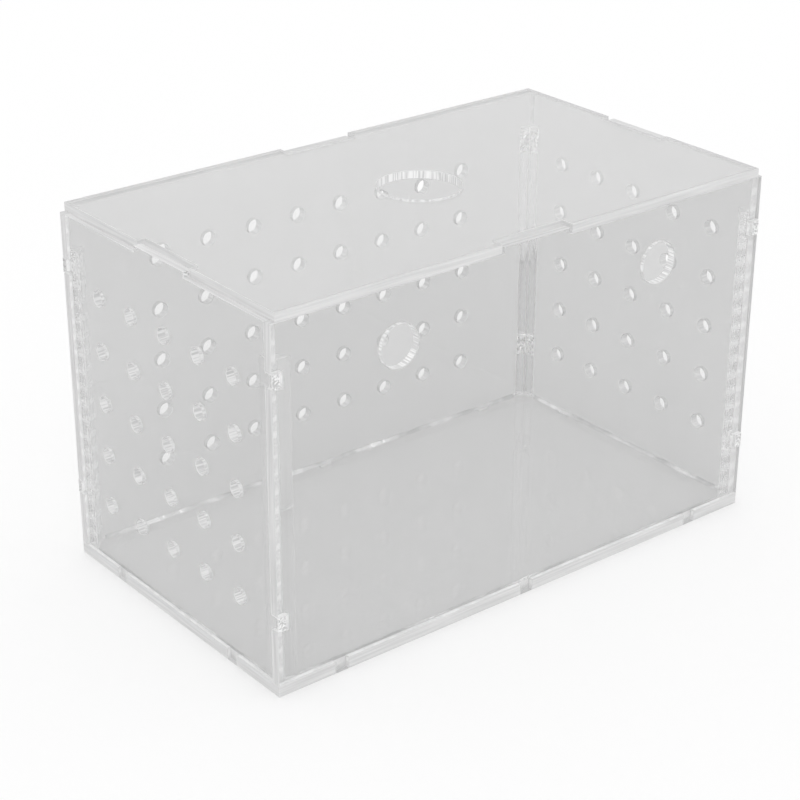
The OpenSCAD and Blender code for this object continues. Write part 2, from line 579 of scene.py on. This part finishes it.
def build_seams():
    """The run of cement along the foot of each wall, between the corner strips."""
    material = seam_cement()
    inner = (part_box("right_end_panel")[0][0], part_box("back_panel")[0][1])
    floor_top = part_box("floor_panel")[1][2]
    low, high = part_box("front_left_strip")
    strip = high - low
    walls = (("front", 1, -1), ("back", 1, 1), ("left", 0, -1), ("right", 0, 1))
    for name, across, side in walls:
        corner = UP * floor_top
        corner[across] = side * inner[across]
        inward = Vector((0.0, 0.0, 0.0))
        inward[across] = -side
        along = 1 - across
        length = 2 * (inner[along] - strip[along] - SEAM_REACH)
        cement_run(name + "_seam", corner, inward, length, material)


def build_floor():
    """A wide white floor."""
    bm = bmesh.new()
    bmesh.ops.create_grid(bm, x_segments=FLOOR_CELLS, y_segments=FLOOR_CELLS, size=FLOOR_SIDE / 2)
    material = bpy.data.materials.new("studio_white")
    tree = empty_tree(material)
    matt = add_node(tree, "ShaderNodeBsdfDiffuse", Color=grey(FLOOR_WHITE))
    output = tree.nodes.new("ShaderNodeOutputMaterial")
    tree.links.new(matt.outputs["BSDF"], output.inputs["Surface"])
    floor = add_object("studio_floor", bm, [material])
    floor.location.z = -FLOOR_DROP


def build_world():
    """Soft light from all round, and plain white where the background shows."""
    scene.world = bpy.data.worlds.new("studio")
    tree = empty_tree(scene.world)
    path = tree.nodes.new("ShaderNodeLightPath")
    seen = path.outputs["Is Camera Ray"]
    for kind in ("Is Glossy Ray", "Is Transmission Ray"):
        seen = combine(tree, "MAXIMUM", seen, path.outputs[kind])
    light = add_node(tree, "ShaderNodeBackground", Color=grey(1.0), Strength=SKY_LIGHT)
    white = add_node(tree, "ShaderNodeBackground", Color=grey(1.0), Strength=1.0)
    mix_shaders(tree, seen, light.outputs["Background"], white.outputs["Background"],
                "ShaderNodeOutputWorld")


def build_lamp():
    """One soft lamp on the camera's side, which clear surfaces neither mirror nor show."""
    lamp_data = bpy.data.lights.new("lamp", "SUN")
    lamp_data.angle = LAMP_WIDTH
    lamp_data.energy = math.pi * LAMP_LIGHT / math.sin(LAMP_ELEVATION)
    lamp = bpy.data.objects.new("lamp", lamp_data)
    to_lamp = direction(LAMP_AZIMUTH, LAMP_ELEVATION)
    lamp.location = to_lamp
    lamp.rotation_mode = "QUATERNION"
    lamp.rotation_quaternion = to_lamp.to_track_quat("Z", "Y")
    lamp.visible_glossy = False
    lamp.visible_transmission = False
    scene.collection.objects.link(lamp)


def place_camera():
    """The camera where the photograph was taken from."""
    back = direction(VIEW_AZIMUTH, VIEW_ELEVATION)
    level = Vector((math.cos(VIEW_AZIMUTH), math.sin(VIEW_AZIMUTH), 0.0))
    upright = back.cross(level)
    right = level * math.cos(VIEW_ROLL) + upright * math.sin(VIEW_ROLL)
    camera_data = bpy.data.cameras.new("camera")
    camera_data.lens = CAMERA_LENS
    camera_data.clip_start = NEAREST_SEEN
    camera_data.clip_end = FLOOR_SIDE
    camera = bpy.data.objects.new("camera", camera_data)
    axes = Matrix((right, back.cross(right), back)).transposed()
    camera.matrix_world = Matrix.Translation(CAMERA_PLACE) @ axes.to_4x4()
    scene.collection.objects.link(camera)
    scene.camera = camera


def set_render():
    """Enough bounces for light that is caught inside the sheets."""
    scene.view_settings.view_transform = "Standard"
    scene.cycles.caustics_reflective = False
    scene.cycles.caustics_refractive = False
    scene.cycles.max_bounces = 64
    scene.cycles.glossy_bounces = 48
    scene.cycles.transmission_bounces = 32
    scene.cycles.diffuse_bounces = 3
    scene.cycles.transparent_max_bounces = 32
    scene.cycles.use_denoising = True


build_seams()
build_box()
build_floor()
build_world()
build_lamp()
place_camera()
set_render()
========================================================================
(TASK DETAILS): Write down again the exact lines running from the beginning of the data to the line containing "floor.location.z = -FLOOR_DROP", with both ends included.

(OUTPUT):
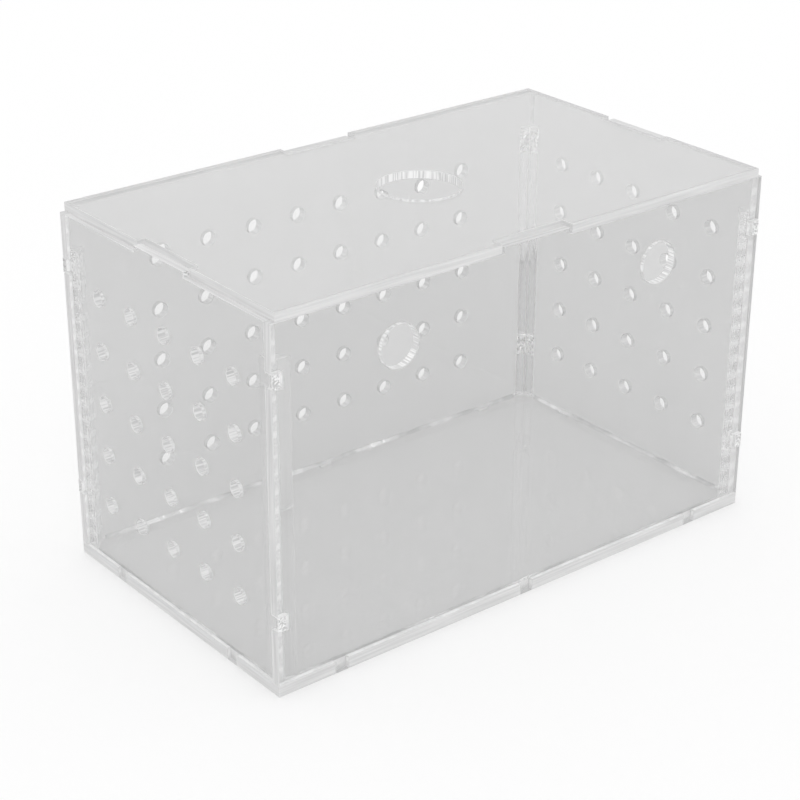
The OpenSCAD and Blender code for this object continues. Write part 2, from line 579 of scene.py on. This part finishes it.
def build_seams():
    """The run of cement along the foot of each wall, between the corner strips."""
    material = seam_cement()
    inner = (part_box("right_end_panel")[0][0], part_box("back_panel")[0][1])
    floor_top = part_box("floor_panel")[1][2]
    low, high = part_box("front_left_strip")
    strip = high - low
    walls = (("front", 1, -1), ("back", 1, 1), ("left", 0, -1), ("right", 0, 1))
    for name, across, side in walls:
        corner = UP * floor_top
        corner[across] = side * inner[across]
        inward = Vector((0.0, 0.0, 0.0))
        inward[across] = -side
        along = 1 - across
        length = 2 * (inner[along] - strip[along] - SEAM_REACH)
        cement_run(name + "_seam", corner, inward, length, material)


def build_floor():
    """A wide white floor."""
    bm = bmesh.new()
    bmesh.ops.create_grid(bm, x_segments=FLOOR_CELLS, y_segments=FLOOR_CELLS, size=FLOOR_SIDE / 2)
    material = bpy.data.materials.new("studio_white")
    tree = empty_tree(material)
    matt = add_node(tree, "ShaderNodeBsdfDiffuse", Color=grey(FLOOR_WHITE))
    output = tree.nodes.new("ShaderNodeOutputMaterial")
    tree.links.new(matt.outputs["BSDF"], output.inputs["Surface"])
    floor = add_object("studio_floor", bm, [material])
    floor.location.z = -FLOOR_DROP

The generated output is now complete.